GIVEN MATERIAL:
....

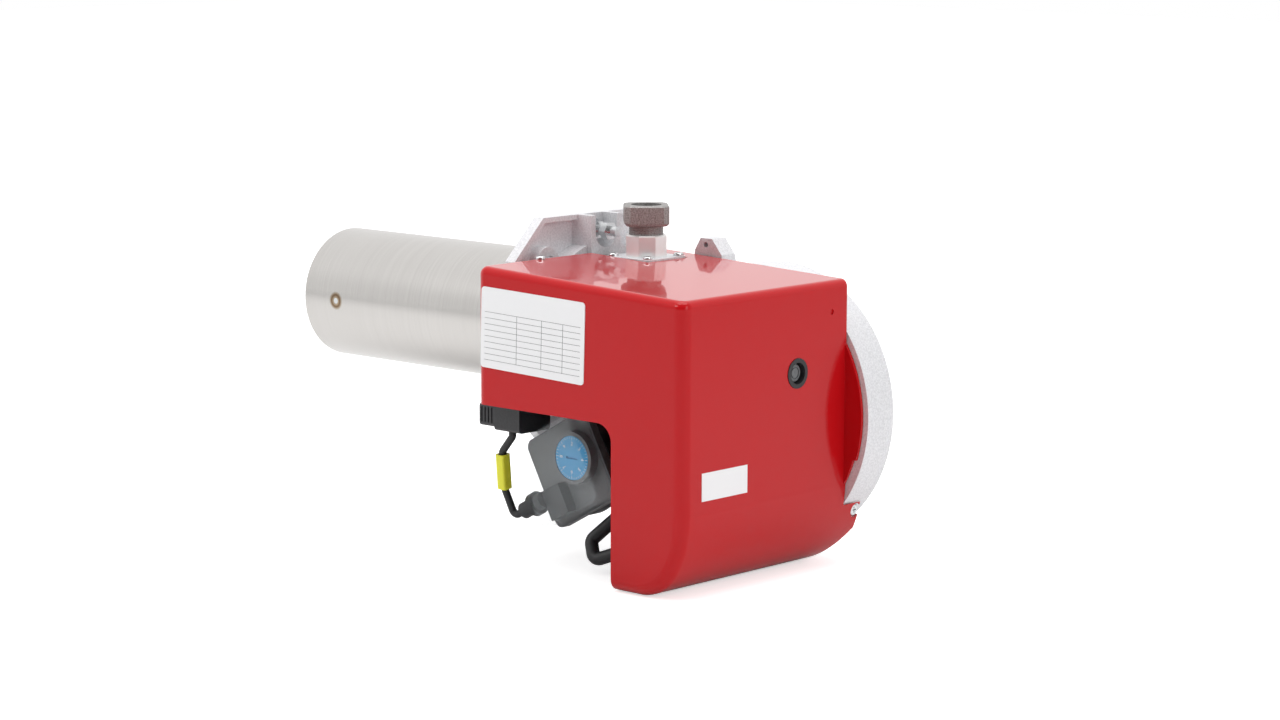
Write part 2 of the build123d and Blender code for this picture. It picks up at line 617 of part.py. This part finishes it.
seat -= rod((dial_x, switch_cover_back - 9, dial_z), (dial_x, switch_cover_back + 3, dial_z), 3.0 + running_clearance)
save(seat, "switch_base")
chamber = Part() + rod((switch_x, switch_base_back, switch_z), (switch_x, chamber_back, switch_z), chamber_radius)
chamber = fillet(chamber.edges().filter_by(GeomType.CIRCLE).sort_by(Axis.Y)[-1], 3)
chamber += rod((switch_x, chamber_back - 1, switch_z), (switch_x, box_near - 2.0, switch_z), 14)
save(chamber, "switch_chamber")
terminal_block = Plane(switch_place.origin + Vector(0, switch_cover_back, 0) + switch_place.x_dir * -19
                       + Vector(-switch_place.x_dir.Z, 0, switch_place.x_dir.X) * -18,
                       x_dir=switch_place.x_dir, z_dir=switch_place.z_dir) * Pos(0, 0, 5) * Box(20, 24, 10)
save(Part() + terminal_block, "switch_terminals")
dial = Part() + rod((dial_x, switch_cover_back - 7.5, dial_z), (dial_x, switch_cover_back - 3.3, dial_z), dial_radius)
dial += rod((dial_x, switch_cover_back - 3.4, dial_z), (dial_x, switch_cover_back + 2.7, dial_z), 3.0)
dial -= bar((dial_x - 6, dial_x + 6), (switch_cover_back - 9, switch_cover_back - 6), (dial_z - 0.8, dial_z + 0.8))
save(dial, "switch_dial")
bracket = bar((46, 86), (box_near - 2, box_near), (-116, -20))
for x in (50, 80):
    bracket -= rod((x, box_near - 3, -40), (x, box_near + 1, -40), screw_radius + 0.02)
save(bracket, "switch_bracket")
screws("bracket_screws", [((50, box_near - 2, -40), (0, -1, 0)), ((80, box_near - 2, -40), (0, -1, 0))], 5.5)

# gland, cables, marker and plug
gland = Part() + rod(tuple(gland_root), tuple(gland_end), 6.5)
gland = gland + rod(tuple(gland_root + left * 6.1), tuple(gland_root + left * 12), 9.3)
gland -= rod(tuple(gland_root - left), tuple(gland_end + left), cable_radius)
save(gland, "cable_gland")

# plug and socket under the front of the hood, on their bracket
shelf = bar((30, 44.5), (-126, box_near), (-46, -44.5)) + bar((30, 44.5), (box_near - 2, box_near), (-44.6, -24))
save(shelf, "socket_bracket")
socket = bar((27, 54), (-128, -94), (-69, -46))
socket = fillet(socket.edges().filter_by(Axis.X), 3)
for i in range(3):
    socket -= bar((26, 38), (-122 + 9 * i, -117 + 9 * i), (-62, -53))
save(socket, "socket")
plug = bar((10, 26.7), (-127, -95), (-67, -49))
plug = fillet(plug.edges().filter_by(Axis.X), 3)
for i in range(4):
    plug -= bar((12 + 3.6 * i, 13.4 + 3.6 * i), (-129, -126.2), (-64, -52))
plug += bar((26, 36), (-121, -118), (-60, -55))
plug += rod((3, -111, -58), (11, -111, -58), 7)
save(plug, "plug")

switch_cable = Part() + sweep_path([(33, -114, -69.05), (33, -114, -75), (22, -114, -88), (20.5, -110, -118),
                                    tuple(gland_end + left * 12), tuple(gland_end - left * 22)],
                                   4.5, cable_radius - 0.05)
save(switch_cable, "switch_cable")
thick_cable = sweep_path([(128, -68.05, -94), (128, -82, -94), (122, -84, -126), (105, -102, -148), (112, -106, -162),
                          (132, -100, -154), (160, -82, -118), (170, -82, -70), (170, -68.05, -70)], 6,
                         thick_cable_radius)
save(thick_cable, "motor_cable")
wire_a, wire_b = Vector(22, -114, -88), Vector(20.5, -110, -118)
wire = (wire_b - wire_a).normalized()
mid = wire_a + wire * 16
tag_plane = Plane(mid, x_dir=Vector(1, 0, 0) - wire * wire.X, z_dir=wire)
marker = extrude(tag_plane * RectangleRounded(9, 9, 2), amount=14, both=True)
marker -= rod(tuple(mid - wire * 20), tuple(mid + wire * 20), cable_radius + 0.6)
save(marker, "cable_marker")
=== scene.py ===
"""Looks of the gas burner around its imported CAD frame."""

import json
import math

import bmesh
import bpy
from mathutils import Matrix, Vector


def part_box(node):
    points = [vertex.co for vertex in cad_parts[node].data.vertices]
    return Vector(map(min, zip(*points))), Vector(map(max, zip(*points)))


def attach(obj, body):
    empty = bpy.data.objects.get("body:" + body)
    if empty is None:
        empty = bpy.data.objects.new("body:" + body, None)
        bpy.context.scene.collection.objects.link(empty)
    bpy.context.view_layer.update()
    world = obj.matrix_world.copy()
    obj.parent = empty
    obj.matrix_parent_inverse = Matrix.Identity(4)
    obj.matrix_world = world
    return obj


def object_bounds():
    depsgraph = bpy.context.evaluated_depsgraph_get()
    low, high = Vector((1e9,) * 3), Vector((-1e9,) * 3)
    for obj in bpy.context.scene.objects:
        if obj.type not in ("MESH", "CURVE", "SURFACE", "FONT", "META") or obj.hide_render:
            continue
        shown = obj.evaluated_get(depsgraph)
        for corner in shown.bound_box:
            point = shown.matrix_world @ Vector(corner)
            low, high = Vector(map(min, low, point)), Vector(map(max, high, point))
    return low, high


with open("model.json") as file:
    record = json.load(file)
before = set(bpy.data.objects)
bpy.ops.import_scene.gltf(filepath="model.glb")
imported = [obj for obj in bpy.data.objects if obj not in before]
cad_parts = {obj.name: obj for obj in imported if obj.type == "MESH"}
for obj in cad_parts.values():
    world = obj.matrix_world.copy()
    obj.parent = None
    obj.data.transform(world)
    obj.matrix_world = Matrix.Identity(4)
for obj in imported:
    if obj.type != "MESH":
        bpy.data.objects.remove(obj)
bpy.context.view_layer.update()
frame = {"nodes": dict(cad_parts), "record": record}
MM = 0.001
tube_radius = 54 * MM
print_depth = 0.1 * MM


# ---------------------------------------------------------------- shader helpers
def new_material(name, colour, roughness, metallic=0.0, coat=0.0, alpha=1.0):
    """A plain material; its shader and its node tree come back with it."""
    material = bpy.data.materials.new(name)
    material.use_nodes = True
    tree = material.node_tree
    shader = tree.nodes["Principled BSDF"]
    shader.inputs["Base Color"].default_value = (*colour, 1.0)
    shader.inputs["Roughness"].default_value = roughness
    shader.inputs["Metallic"].default_value = metallic
    shader.inputs["Coat Weight"].default_value = coat
    shader.inputs["Coat Roughness"].default_value = 0.03
    shader.inputs["Alpha"].default_value = alpha
    return material, shader, tree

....

YOUR OBJECTIVE: Your answer should be a single number: the count of lines in the data that include the word "None".

OUTPUT OF THE TASK: 3